| Direction |
Take the data below and repeat it exactly.

| Data section |
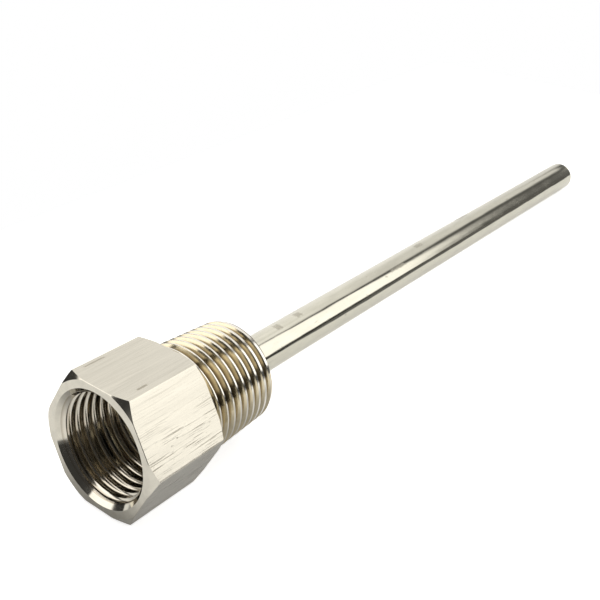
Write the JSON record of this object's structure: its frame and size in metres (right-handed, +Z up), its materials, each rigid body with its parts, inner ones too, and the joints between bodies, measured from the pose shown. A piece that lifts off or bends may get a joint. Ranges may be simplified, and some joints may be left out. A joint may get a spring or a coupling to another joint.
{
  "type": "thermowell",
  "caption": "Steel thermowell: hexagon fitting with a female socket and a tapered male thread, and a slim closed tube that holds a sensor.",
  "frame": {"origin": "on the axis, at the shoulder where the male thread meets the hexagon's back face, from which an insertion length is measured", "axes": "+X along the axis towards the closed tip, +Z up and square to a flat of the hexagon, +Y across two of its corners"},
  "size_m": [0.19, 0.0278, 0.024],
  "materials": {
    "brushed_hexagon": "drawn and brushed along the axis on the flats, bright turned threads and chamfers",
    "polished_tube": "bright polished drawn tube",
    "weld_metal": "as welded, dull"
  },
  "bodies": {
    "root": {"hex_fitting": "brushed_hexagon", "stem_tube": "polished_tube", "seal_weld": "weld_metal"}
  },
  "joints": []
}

| Result below |
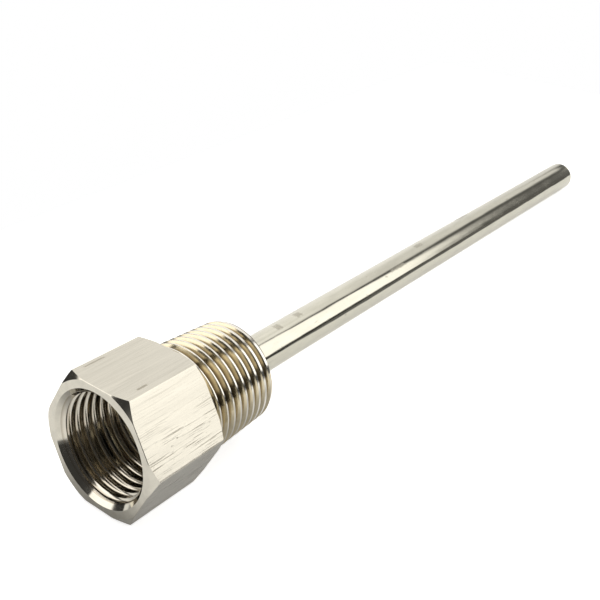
Write the JSON record of this object's structure: its frame and size in metres (right-handed, +Z up), its materials, each rigid body with its parts, inner ones too, and the joints between bodies, measured from the pose shown. A piece that lifts off or bends may get a joint. Ranges may be simplified, and some joints may be left out. A joint may get a spring or a coupling to another joint.
{
  "type": "thermowell",
  "caption": "Steel thermowell: hexagon fitting with a female socket and a tapered male thread, and a slim closed tube that holds a sensor.",
  "frame": {"origin": "on the axis, at the shoulder where the male thread meets the hexagon's back face, from which an insertion length is measured", "axes": "+X along the axis towards the closed tip, +Z up and square to a flat of the hexagon, +Y across two of its corners"},
  "size_m": [0.19, 0.0278, 0.024],
  "materials": {
    "brushed_hexagon": "drawn and brushed along the axis on the flats, bright turned threads and chamfers",
    "polished_tube": "bright polished drawn tube",
    "weld_metal": "as welded, dull"
  },
  "bodies": {
    "root": {"hex_fitting": "brushed_hexagon", "stem_tube": "polished_tube", "seal_weld": "weld_metal"}
  },
  "joints": []
}